The Angel as Artist of Your Transfiguration

In our post-modern, consumerist culture, anything is marketable. With the yawning abyss of spiritual hunger opening, any little relic of the sacred is for sale. There is a huge market for things of the Spirit that can be easily digested. The angels are now in fashion. They are talked about in the idiom of magic and apparition. It is important to recall that the sacred has both a silence and a secrecy about it. Divine intimacy has a crucial reserve and shyness. Your friendship with your angel is ancient. It is intimate in a way that concerns the very essence of your identity and destiny. A person should never reduce the mystery of his invisible world to the clichéd descriptions of external banter. The very nature of angelic presence is totally alien to this garish, neon attention. Perhaps such empty and undignified talk drives away our invisible companions. It disrespects their reverential and eternal shyness. In the Celtic world, there was a lyrical and natural sense of these divine presences without any of the garishness or voyeurism of the disappointed contemporary mind.

When you begin to awaken to your incredible freedom, the walls of your inner prisons gradually become the thresholds of your new life, your new place of growth. The old walls can become the thresholds of new belonging which is hospitable to the depths and directions of longing within you. Your angel can liberate your soul from the false, tight spaces where fear, limitation, negativity, bitterness, and disappointment hold you. The angel is the inner artist of transfiguration, adept at opening and structuring new configurations of Spirit where longing and belonging live in the most creative tension with each other. Your angel can see your invisible world and knows where you have been imprisoned, where the lost and forsaken parts of your life are locked away. Your angel is the custodian of your deep and ancient memory. In this way, nourishment, courage, and strength are brought from the harvest of your memory to meet the hungry places in your present time. Your angel works in and through your imagination. The divine imagination offers you all the gifts that you need and particularly those blessings for the broken areas of contradiction, suffering, and pain. You could ask your angel to go to the places of nourishment to assuage your present hunger and thirst.

Some lovely poems by Kathleen Raine link the images of angel, birth, and renewal.

Dear angel of my birth,

All my life’s loss,

Gold of fallen flowers,

Shells after ebbing wave

Gathered on lonely shores

With secret toil of love,

Deathless in memory save

The treasures of my grave.

Your angel is the spirit of renewal and transfiguration. Celtic mythology had a wonderful sense of novelty. There was no such thing as a prison in the Celtic mind. You could see that so powerfully in the way that things continued to change shape and take on other different forms. There was no fixed boundary between the visible and the invisible. Without warning or preparation, things could appear suddenly out of the invisible air. This happens often in the Irish epic The Táin. A presence coagulates itself, comes out, and is standing there giving advice or warning or prophesy. The Celts inhabited a rich imaginative landscape. At the heart of Celtic spirituality is the fire, force, and tenderness of the Celtic imagination. All spirituality derives from the quality and power of the imagination. The beauty of Celtic spirituality is the imagination behind it, which had no boundaries. The essence of a thing or person was never confined in any prison of definition or image. Celtic spirituality is an invitation to a wonderful freedom. The recovery and awakening of the invisible world is as wild and free as the immeasurable riches of the earth.

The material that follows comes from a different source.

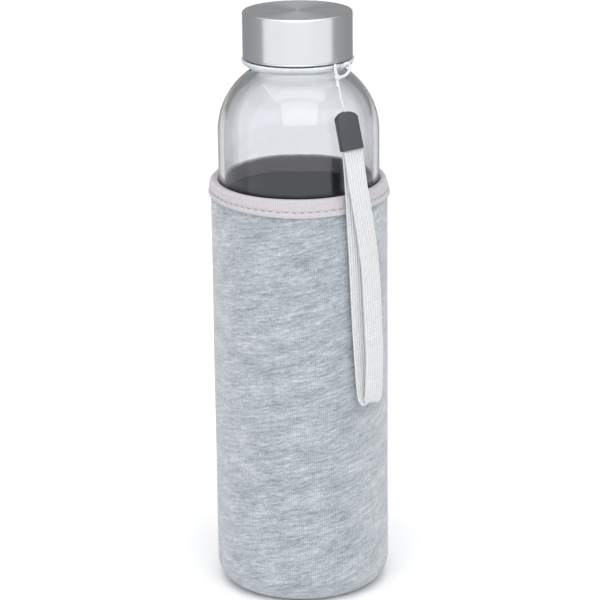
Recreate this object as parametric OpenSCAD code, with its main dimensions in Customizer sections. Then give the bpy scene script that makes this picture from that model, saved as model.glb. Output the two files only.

W. H. Auden in his poem “In Memory of W. B. Yeats” has the following beautiful verse:

In the deserts of the heart

Let the healing fountains start,

In the prison of his days

Teach the free man how to praise.

In prayer, your angel can help you to praise and sing the song of freedom from your heart. Your angelic presence can convert a dead world into a new world of mystery, potential, and promise. The British poet Philip Larkin wrote a poem called “First Sight,” about lambs born in the snow. On a farm it is exciting to see new lambs finding the world during their first few hours here. Larkin’s poem describes the snow-covered landscapes into which these new lambs arrive. They see and know nothing except snow. They have landed in a white world; before them every hill and bush is white. Larkin then suggests the absolute novelty that is still concealed. Waiting for them is

Earth’s immeasurable surprise,

They could not grasp it if they knew,

What so soon will wake and grow

Utterly unlike the snow.

This poem marks and articulates an unnoticed and surprising threshold of recognition. Similarly, outside the walls of the inner prison in which you are now locked, there is the gift of the earth’s immeasurable surprise awaiting to bless and enlarge your Spirit. You were born for life, you were born for eternal life. No fear or false conviction should confine you in any crippled emotional or thought-space that is unworthy of the springtime that sleeps so lightly in the clay of your heart. Winter always precedes spring and is often a time of suffering. In the prisons we build for ourselves, our belonging becomes crippled and our longing haunted. When we suffer, our sense of belonging is broken.